“One would think that in a nation founded on liberty that we’d be free to spend more on personal consumption than the government takes from us. But that’s not the case.”
Americans are paying more in taxes than they spend on themselves. Anyone who thinks this is healthy has a profoundly warped sense of right and wrong.
In 2020, according to Terence P. Jeffrey at CNS News, who did the arithmetic using Bureau of Labor Statistics data, American “consumer units” – a BLS term – “spent a net total of $17,211.12 on taxes” sent to Washington, state capitals, and local halls of government. Meanwhile, they spent “only $16,839.89 on food, clothing, health care and entertainment combined.”

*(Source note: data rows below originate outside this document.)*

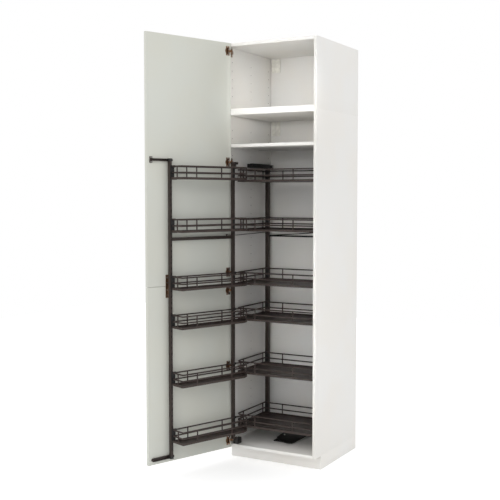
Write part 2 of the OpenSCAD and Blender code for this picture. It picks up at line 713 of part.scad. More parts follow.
module rear_hooks() color("black") for (z = rear_levels) translate([0, rear_posts_y, z]) mirror([0, 1, 0]) {
    hook(rear_x0 + corner_r + hook_end, rear_left_x, rear_x0 + corner_r + hook_end + hook_w);
    hook(rear_x1 - corner_r - hook_end - hook_w, rear_x1 - corner_r - hook_end - hook_w,
        rear_right_x + rear_post_w);
}

// ---------- rear frame ----------

module rear_post(x) color("black")
    block([x, rear_posts_y, beam_z], [x + rear_post_w, rear_posts_y + rear_post_d, floor_z + rear_post_top]);
lug_t = 6;
module rear_post_left() {
    rear_post(rear_left_x);
    color("black") block([rear_stud.x - rod_w, rear_stud.y - rod_w, rod_z - slide_play - lug_t],
        [rear_stud.x + rod_w, rear_posts_y, rod_z - slide_play]);
    color("black") translate([rear_stud.x, rear_stud.y, rod_z - slide_play]) cylinder(r = stud_r, h = rod_t + 3);
}
module rear_post_right() rear_post(rear_right_x);

rear_bar_z = bar_top - bar_h - 6;
brace_r = 3;
brace_rise = 34;
module between_posts() block([rear_left_x + rear_post_w, -far, 0], [rear_right_x, far, top_z]);
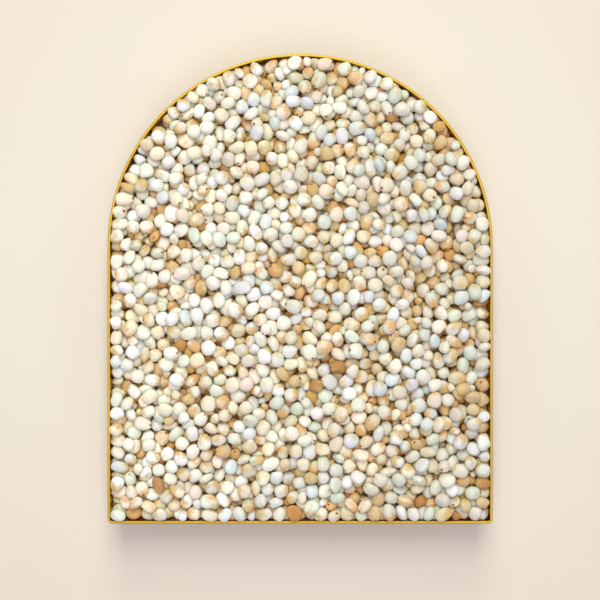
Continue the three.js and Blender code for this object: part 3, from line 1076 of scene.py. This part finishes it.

And though he has been “departed” from GraniteGrok, this sums up the “Bruce Currie Theory of Economics” – and both the above and below finally answers my question of him of “Whose money is it first?” (in which in all of his dishonesty, would never answer directly).
A few on the left who are more honest about the plans and the worldview that informs those schemes will make the claim that every penny earned belongs to government, and we’re allowed to keep some of it for ourselves because government is a kind and charitable institution. Americans are certainly free to hold that opinion. But not one of them has the moral right to put such a perverted idea into practice.
The less we pay in taxes, the more we get to keep of our own labor. The more economically free we become.
Sadly, instead of being “freer,” Government spends more of what we don’t have (takes what’s left after the first round of “Taxation is Theft”) and paying that debt off, and the inflation rate that is starting to rise will lessen that freedom.
Because the Spenders in Govt will all cry “We Can’t Let Govt Go Broke!”
Sure we can – because they won’t stop spending. And we have to save ourselves BEFORE we should “save” Govt.